## Data lines
↓
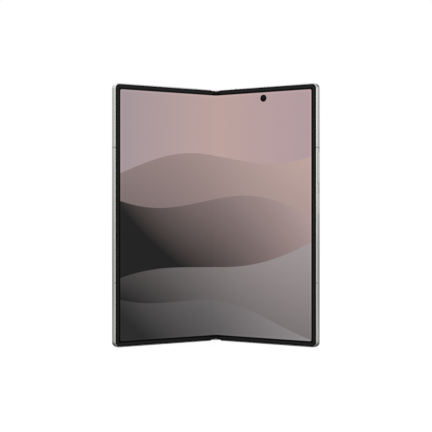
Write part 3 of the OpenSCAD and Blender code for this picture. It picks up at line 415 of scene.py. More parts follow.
def add(tree, kind, inputs=None, **settings):
    """Adds a node: its settings by name, and its inputs by name or number, as values or as sockets to link."""
    made = tree.nodes.new(kind)
    for name, value in settings.items():
        setattr(made, name, value)
    for key, value in (inputs or {}).items():
        if isinstance(value, bpy.types.NodeSocket):
            tree.links.new(value, made.inputs[key])
        else:
            made.inputs[key].default_value = value
    return made


def finish(name, **shader):
    """A new material with one Principled shader, and its constant values set on the shader's sockets."""
    material = bpy.data.materials.new(name)
    material.use_nodes = True
    tree = material.node_tree
    tree.nodes.clear()
    principled = add(tree, "ShaderNodeBsdfPrincipled", {key.replace("_", " "): v for key, v in shader.items()})
    output = add(tree, "ShaderNodeOutputMaterial")
    tree.links.new(principled.outputs[0], output.inputs["Surface"])
    return material, tree, principled


def ramp(tree, factor, *stops):
    """A colour ramp through (place, colour) stops, whose colours are in sRGB hex or linear already."""
    made = add(tree, "ShaderNodeValToRGB", {"Fac": factor})
    elements = made.color_ramp.elements
    while len(elements) < len(stops):
        elements.new(0.5)
    for element, (place, shade) in zip(elements, stops):
        element.position = place
        element.color = linear(shade) if isinstance(shade, str) else shade
    return made.outputs["Color"]


def darker(shade, share):
    """A colour brought towards black."""
    return (*[c * share for c in shade[:3]], 1.0)


# Noise gathers round a half, and between these two values its colours run from the darker to the full one
NOISE_LOW, NOISE_HIGH = 0.3, 0.7


def speckle(tree, principled, pattern, dark, light):
    """Lets the base colour follow a noise."""
    tint = ramp(tree, pattern, (NOISE_LOW, dark), (NOISE_HIGH, light))
    tree.links.new(tint, principled.inputs["Base Color"])


def vary_roughness(tree, principled, pattern, rough):
    """Lets the roughness follow a pattern, from the first value to the second."""
    gloss = add(tree, "ShaderNodeMapRange", {"Value": pattern, "To Min": rough[0], "To Max": rough[1]})
    tree.links.new(gloss.outputs["Result"], principled.inputs["Roughness"])


def smears(tree, principled, size, rough, detail=2.0):
    """Marks of a real size in metres that only the roughness shows."""
    place = add(tree, "ShaderNodeTexCoord").outputs["Object"]
    noise = add(tree, "ShaderNodeTexNoise", {"Vector": place, "Scale": 1 / size, "Detail": detail})
    vary_roughness(tree, principled, noise.outputs["Fac"], rough)


def grain(tree, principled, size, depth, shade, spread, rough, detail=3.0):
    """Even grain of a real size in metres: its colour, roughness and relief all follow one noise."""
    place = add(tree, "ShaderNodeTexCoord").outputs["Object"]
    noise = add(tree, "ShaderNodeTexNoise", {"Vector": place, "Scale": 1 / size, "Detail": detail})
    speckle(tree, principled, noise.outputs["Fac"], darker(shade, spread), shade)
    vary_roughness(tree, principled, noise.outputs["Fac"], rough)
    bump = add(tree, "ShaderNodeBump", {"Height": noise.outputs["Fac"], "Strength": 0.4, "Distance": depth})
    tree.links.new(bump.outputs["Normal"], principled.inputs["Normal"])


def second_axis(tree):
    """The second axis of the piece's own map."""
    uv = add(tree, "ShaderNodeTexCoord").outputs["UV"]
    return add(tree, "ShaderNodeSeparateXYZ", {"Vector": uv}).outputs["Y"]


def beyond(tree, places, reaches):
    """How far a point is beyond a middle rectangle, along each of two axes and straight from the rectangle."""
    past = []
    for place, reach in zip(places, reaches):
        size = add(tree, "ShaderNodeMath", {0: place}, operation="ABSOLUTE")
        past.append(add(tree, "ShaderNodeMath", {0: size.outputs[0], 1: reach}, operation="SUBTRACT").outputs[0])
    outside = [add(tree, "ShaderNodeMath", {0: part, 1: 0.0}, operation="MAXIMUM").outputs[0] for part in past]
    corner = add(tree, "ShaderNodeCombineXYZ", {"X": outside[0], "Y": outside[1]})
    away = add(tree, "ShaderNodeVectorMath", {0: corner.outputs[0]}, operation="LENGTH")
    return past, away.outputs["Value"]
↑
## Task brief
Give the listing above again, word for word.

## The output
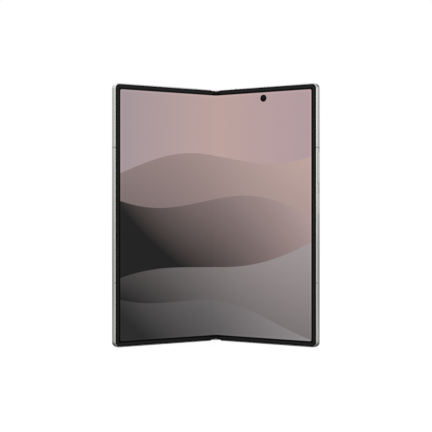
Write part 3 of the OpenSCAD and Blender code for this picture. It picks up at line 415 of scene.py. More parts follow.
def add(tree, kind, inputs=None, **settings):
    """Adds a node: its settings by name, and its inputs by name or number, as values or as sockets to link."""
    made = tree.nodes.new(kind)
    for name, value in settings.items():
        setattr(made, name, value)
    for key, value in (inputs or {}).items():
        if isinstance(value, bpy.types.NodeSocket):
            tree.links.new(value, made.inputs[key])
        else:
            made.inputs[key].default_value = value
    return made


def finish(name, **shader):
    """A new material with one Principled shader, and its constant values set on the shader's sockets."""
    material = bpy.data.materials.new(name)
    material.use_nodes = True
    tree = material.node_tree
    tree.nodes.clear()
    principled = add(tree, "ShaderNodeBsdfPrincipled", {key.replace("_", " "): v for key, v in shader.items()})
    output = add(tree, "ShaderNodeOutputMaterial")
    tree.links.new(principled.outputs[0], output.inputs["Surface"])
    return material, tree, principled


def ramp(tree, factor, *stops):
    """A colour ramp through (place, colour) stops, whose colours are in sRGB hex or linear already."""
    made = add(tree, "ShaderNodeValToRGB", {"Fac": factor})
    elements = made.color_ramp.elements
    while len(elements) < len(stops):
        elements.new(0.5)
    for element, (place, shade) in zip(elements, stops):
        element.position = place
        element.color = linear(shade) if isinstance(shade, str) else shade
    return made.outputs["Color"]


def darker(shade, share):
    """A colour brought towards black."""
    return (*[c * share for c in shade[:3]], 1.0)


# Noise gathers round a half, and between these two values its colours run from the darker to the full one
NOISE_LOW, NOISE_HIGH = 0.3, 0.7


def speckle(tree, principled, pattern, dark, light):
    """Lets the base colour follow a noise."""
    tint = ramp(tree, pattern, (NOISE_LOW, dark), (NOISE_HIGH, light))
    tree.links.new(tint, principled.inputs["Base Color"])


def vary_roughness(tree, principled, pattern, rough):
    """Lets the roughness follow a pattern, from the first value to the second."""
    gloss = add(tree, "ShaderNodeMapRange", {"Value": pattern, "To Min": rough[0], "To Max": rough[1]})
    tree.links.new(gloss.outputs["Result"], principled.inputs["Roughness"])


def smears(tree, principled, size, rough, detail=2.0):
    """Marks of a real size in metres that only the roughness shows."""
    place = add(tree, "ShaderNodeTexCoord").outputs["Object"]
    noise = add(tree, "ShaderNodeTexNoise", {"Vector": place, "Scale": 1 / size, "Detail": detail})
    vary_roughness(tree, principled, noise.outputs["Fac"], rough)


def grain(tree, principled, size, depth, shade, spread, rough, detail=3.0):
    """Even grain of a real size in metres: its colour, roughness and relief all follow one noise."""
    place = add(tree, "ShaderNodeTexCoord").outputs["Object"]
    noise = add(tree, "ShaderNodeTexNoise", {"Vector": place, "Scale": 1 / size, "Detail": detail})
    speckle(tree, principled, noise.outputs["Fac"], darker(shade, spread), shade)
    vary_roughness(tree, principled, noise.outputs["Fac"], rough)
    bump = add(tree, "ShaderNodeBump", {"Height": noise.outputs["Fac"], "Strength": 0.4, "Distance": depth})
    tree.links.new(bump.outputs["Normal"], principled.inputs["Normal"])


def second_axis(tree):
    """The second axis of the piece's own map."""
    uv = add(tree, "ShaderNodeTexCoord").outputs["UV"]
    return add(tree, "ShaderNodeSeparateXYZ", {"Vector": uv}).outputs["Y"]


def beyond(tree, places, reaches):
    """How far a point is beyond a middle rectangle, along each of two axes and straight from the rectangle."""
    past = []
    for place, reach in zip(places, reaches):
        size = add(tree, "ShaderNodeMath", {0: place}, operation="ABSOLUTE")
        past.append(add(tree, "ShaderNodeMath", {0: size.outputs[0], 1: reach}, operation="SUBTRACT").outputs[0])
    outside = [add(tree, "ShaderNodeMath", {0: part, 1: 0.0}, operation="MAXIMUM").outputs[0] for part in past]
    corner = add(tree, "ShaderNodeCombineXYZ", {"X": outside[0], "Y": outside[1]})
    away = add(tree, "ShaderNodeVectorMath", {0: corner.outputs[0]}, operation="LENGTH")
    return past, away.outputs["Value"]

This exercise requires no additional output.